* _Set problem_
Your task is to quote the material that follows, in full and exactly.

* _Information provided_
========

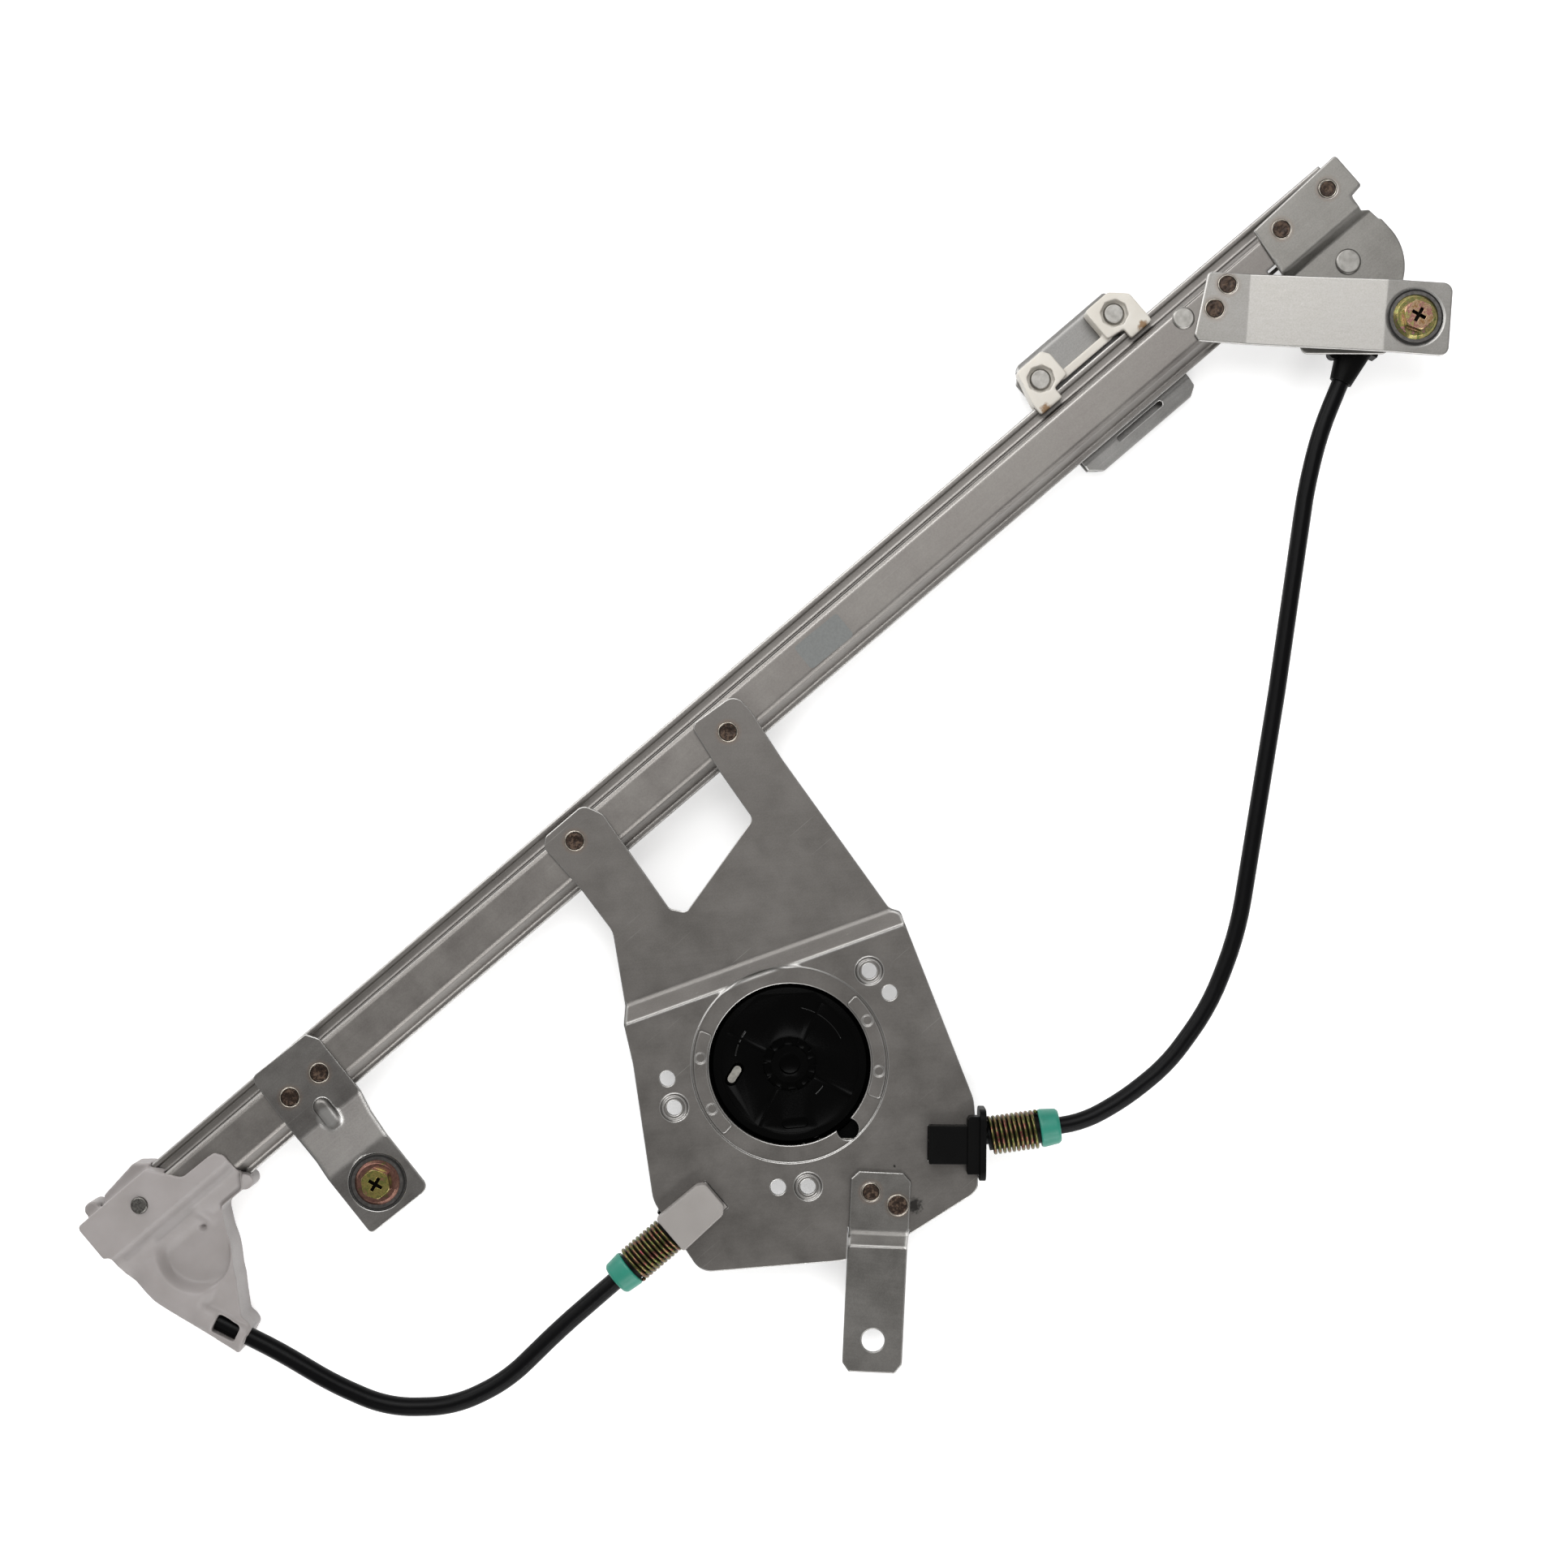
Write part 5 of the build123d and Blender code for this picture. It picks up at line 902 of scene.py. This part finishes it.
def lay_floor():
    """Plain pale floor. The camera sees it almost white, and it keeps the part's soft shadow."""
    floor = made(bpy.ops.mesh.primitive_plane_add, size=FLOOR_WIDTH * MM,
                 location=(VIEW_CENTRE[0] * MM, VIEW_CENTRE[1] * MM, FLOOR_LEVEL * MM))
    floor.name = "pale_floor"
    material, tree = new_material("pale_floor_paint")
    rays = add(tree, "ShaderNodeLightPath").outputs
    mirrored = calc(tree, "MAXIMUM", rays["Is Glossy Ray"], rays["Is Transmission Ray"])
    seen = calc(tree, "MAXIMUM", rays["Is Camera Ray"], mirrored)
    strength = calc(tree, "MULTIPLY", seen, FLOOR_GLOW)
    paint = add(tree, "ShaderNodeBsdfDiffuse", {"Color": linear("#F8F8F8")})
    glow = add(tree, "ShaderNodeEmission", {"Color": (1, 1, 1, 1), "Strength": strength})
    both = add(tree, "ShaderNodeAddShader", {0: paint.outputs[0], 1: glow.outputs[0]})
    add(tree, "ShaderNodeOutputMaterial", {"Surface": both.outputs[0]})
    recoat(floor, material)


def place_camera():
    """Camera straight above the part, turned so that the rail rises to the right."""
    data = bpy.data.cameras.new("copy_stand")
    data.sensor_width = SENSOR_WIDTH
    data.lens = SENSOR_WIDTH * CAMERA_DISTANCE / FIELD_WIDTH
    camera = bpy.data.objects.new("copy_stand", data)
    bpy.context.collection.objects.link(camera)
    camera.location = (VIEW_CENTRE[0] * MM, VIEW_CENTRE[1] * MM, (WEB_LEVEL + CAMERA_DISTANCE) * MM)
    camera.rotation_euler = (0, 0, -RAIL_TURN)
    bpy.context.scene.camera = camera


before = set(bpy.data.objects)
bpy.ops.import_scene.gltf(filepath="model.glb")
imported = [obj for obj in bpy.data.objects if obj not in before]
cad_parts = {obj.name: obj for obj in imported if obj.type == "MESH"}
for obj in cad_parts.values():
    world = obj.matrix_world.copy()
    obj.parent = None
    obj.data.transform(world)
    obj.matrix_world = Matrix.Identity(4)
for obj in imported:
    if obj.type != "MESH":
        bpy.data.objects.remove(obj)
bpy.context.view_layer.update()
bpy.context.scene.view_settings.view_transform = "Standard"
black_nylon = moulded_plastic("black_nylon", "#060606", "#030303", roughness=0.45, specular=0.08)
dress(black_nylon)
for node, width in SOFT_EDGES:
    soften(node, width)
soften("lower_conduit_cap", 0.6, tight=True)
soften("carriage_rivets", 0.2, body="carriage")
cut_hub_windows(soften("cable_drum", 0.2, body="drum", tight=True, even=False))
make_drum_arcs(moulded_plastic("black_acetal_polished", "#0A0A0A", "#060606", roughness=0.14, specular=0.5))
make_motor_rims(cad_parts["motor_plate"].material_slots[0].material)
thicken("lower_conduit", 0.5)
thicken("upper_conduit", 0.25)
mould("bottom_guide", 0.5, 9, "frame", shape_guide)
mould("slider_shoe", 0.35, 6, "carriage")
spring_wire = chromated_wire("yellow_chromate_wire")
for spring in SPRINGS:
    wind_spring(*spring, spring_wire)
    make_shade_sleeve(*spring, black_nylon)
make_welds()
make_screws()
make_washers()
make_label()
light_scene()
lay_floor()
place_camera()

========

* _Result of the exercise_
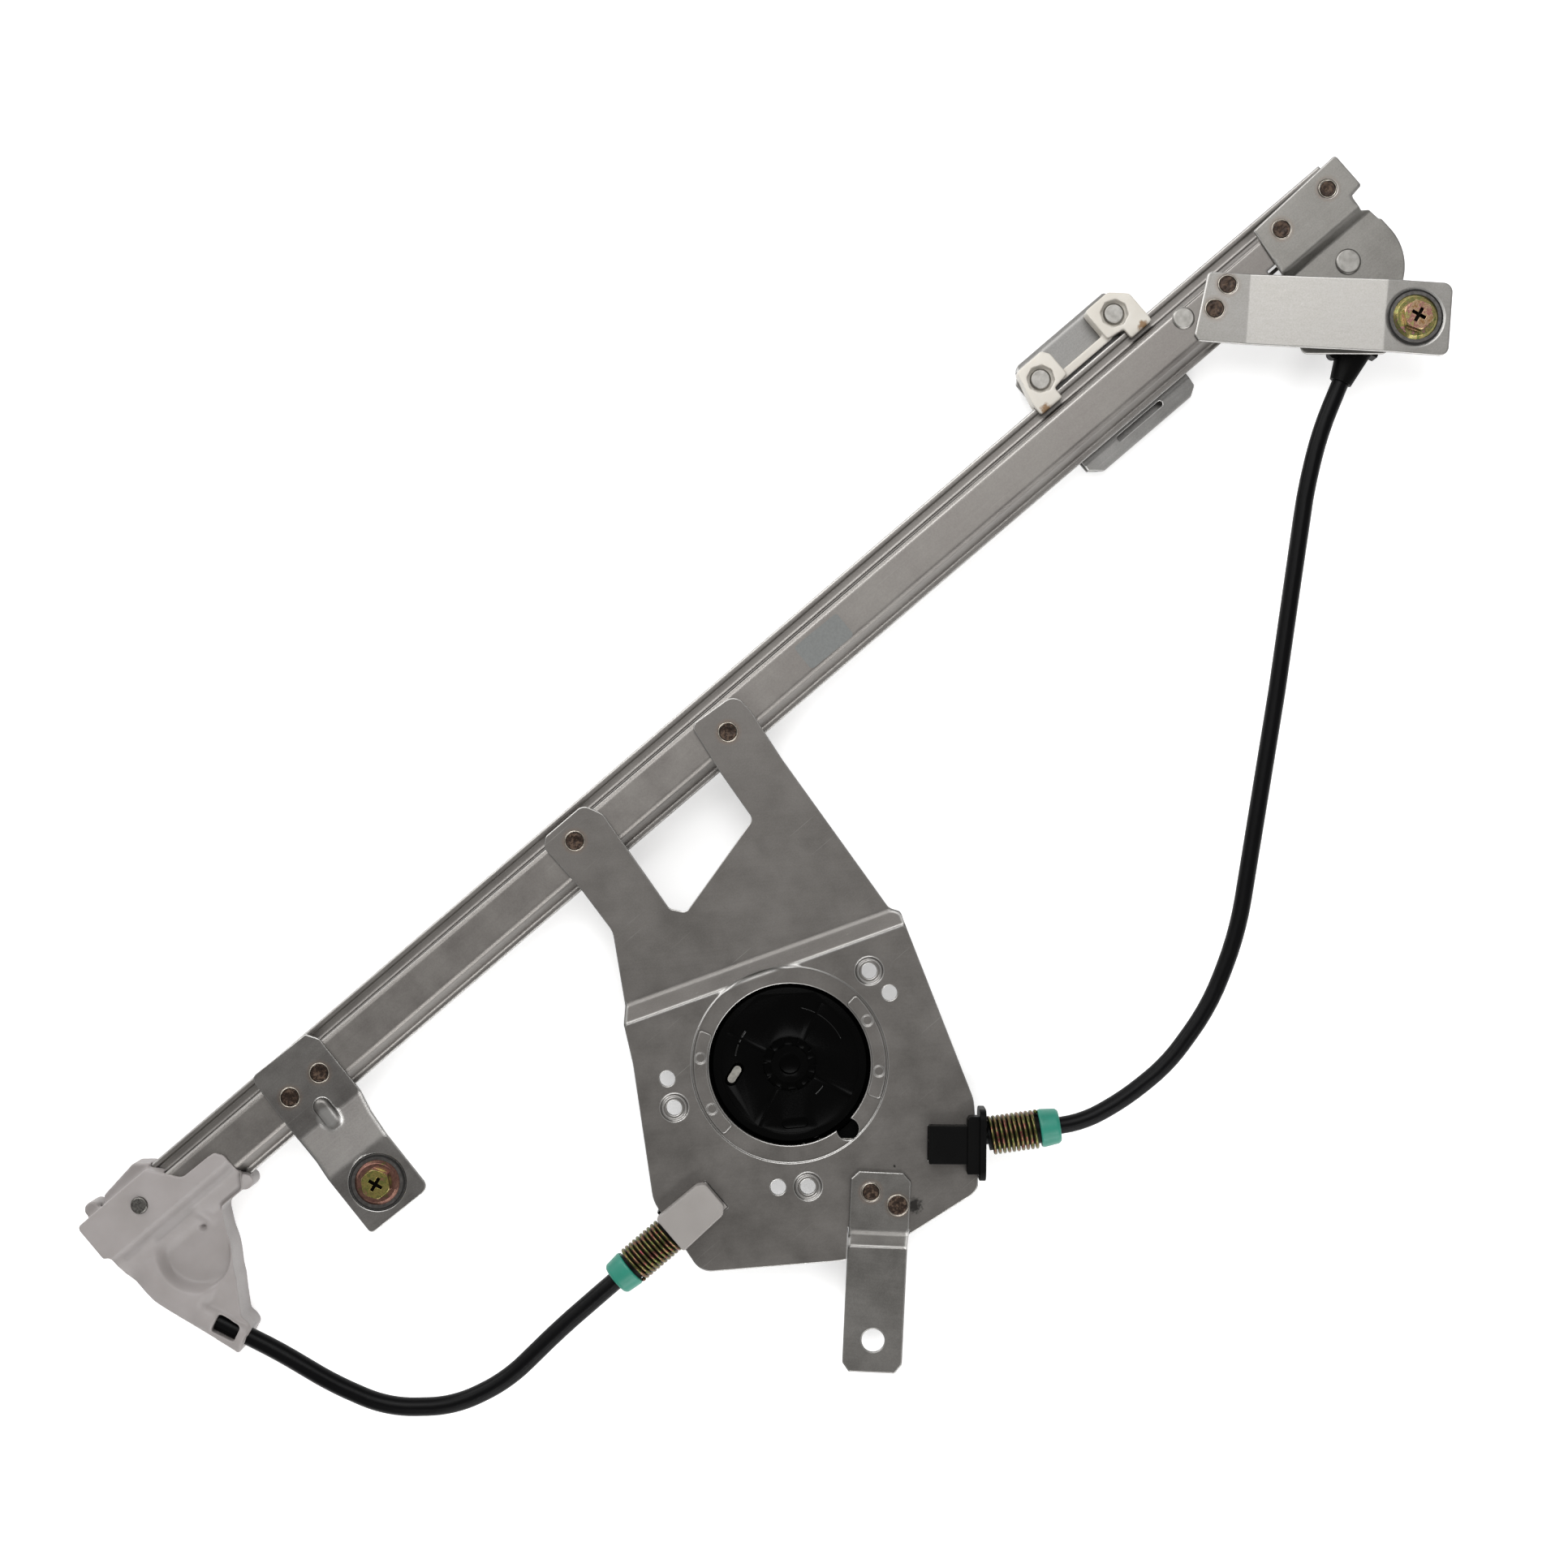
Write part 5 of the build123d and Blender code for this picture. It picks up at line 902 of scene.py. This part finishes it.
def lay_floor():
    """Plain pale floor. The camera sees it almost white, and it keeps the part's soft shadow."""
    floor = made(bpy.ops.mesh.primitive_plane_add, size=FLOOR_WIDTH * MM,
                 location=(VIEW_CENTRE[0] * MM, VIEW_CENTRE[1] * MM, FLOOR_LEVEL * MM))
    floor.name = "pale_floor"
    material, tree = new_material("pale_floor_paint")
    rays = add(tree, "ShaderNodeLightPath").outputs
    mirrored = calc(tree, "MAXIMUM", rays["Is Glossy Ray"], rays["Is Transmission Ray"])
    seen = calc(tree, "MAXIMUM", rays["Is Camera Ray"], mirrored)
    strength = calc(tree, "MULTIPLY", seen, FLOOR_GLOW)
    paint = add(tree, "ShaderNodeBsdfDiffuse", {"Color": linear("#F8F8F8")})
    glow = add(tree, "ShaderNodeEmission", {"Color": (1, 1, 1, 1), "Strength": strength})
    both = add(tree, "ShaderNodeAddShader", {0: paint.outputs[0], 1: glow.outputs[0]})
    add(tree, "ShaderNodeOutputMaterial", {"Surface": both.outputs[0]})
    recoat(floor, material)


def place_camera():
    """Camera straight above the part, turned so that the rail rises to the right."""
    data = bpy.data.cameras.new("copy_stand")
    data.sensor_width = SENSOR_WIDTH
    data.lens = SENSOR_WIDTH * CAMERA_DISTANCE / FIELD_WIDTH
    camera = bpy.data.objects.new("copy_stand", data)
    bpy.context.collection.objects.link(camera)
    camera.location = (VIEW_CENTRE[0] * MM, VIEW_CENTRE[1] * MM, (WEB_LEVEL + CAMERA_DISTANCE) * MM)
    camera.rotation_euler = (0, 0, -RAIL_TURN)
    bpy.context.scene.camera = camera


before = set(bpy.data.objects)
bpy.ops.import_scene.gltf(filepath="model.glb")
imported = [obj for obj in bpy.data.objects if obj not in before]
cad_parts = {obj.name: obj for obj in imported if obj.type == "MESH"}
for obj in cad_parts.values():
    world = obj.matrix_world.copy()
    obj.parent = None
    obj.data.transform(world)
    obj.matrix_world = Matrix.Identity(4)
for obj in imported:
    if obj.type != "MESH":
        bpy.data.objects.remove(obj)
bpy.context.view_layer.update()
bpy.context.scene.view_settings.view_transform = "Standard"
black_nylon = moulded_plastic("black_nylon", "#060606", "#030303", roughness=0.45, specular=0.08)
dress(black_nylon)
for node, width in SOFT_EDGES:
    soften(node, width)
soften("lower_conduit_cap", 0.6, tight=True)
soften("carriage_rivets", 0.2, body="carriage")
cut_hub_windows(soften("cable_drum", 0.2, body="drum", tight=True, even=False))
make_drum_arcs(moulded_plastic("black_acetal_polished", "#0A0A0A", "#060606", roughness=0.14, specular=0.5))
make_motor_rims(cad_parts["motor_plate"].material_slots[0].material)
thicken("lower_conduit", 0.5)
thicken("upper_conduit", 0.25)
mould("bottom_guide", 0.5, 9, "frame", shape_guide)
mould("slider_shoe", 0.35, 6, "carriage")
spring_wire = chromated_wire("yellow_chromate_wire")
for spring in SPRINGS:
    wind_spring(*spring, spring_wire)
    make_shade_sleeve(*spring, black_nylon)
make_welds()
make_screws()
make_washers()
make_label()
light_scene()
lay_floor()
place_camera()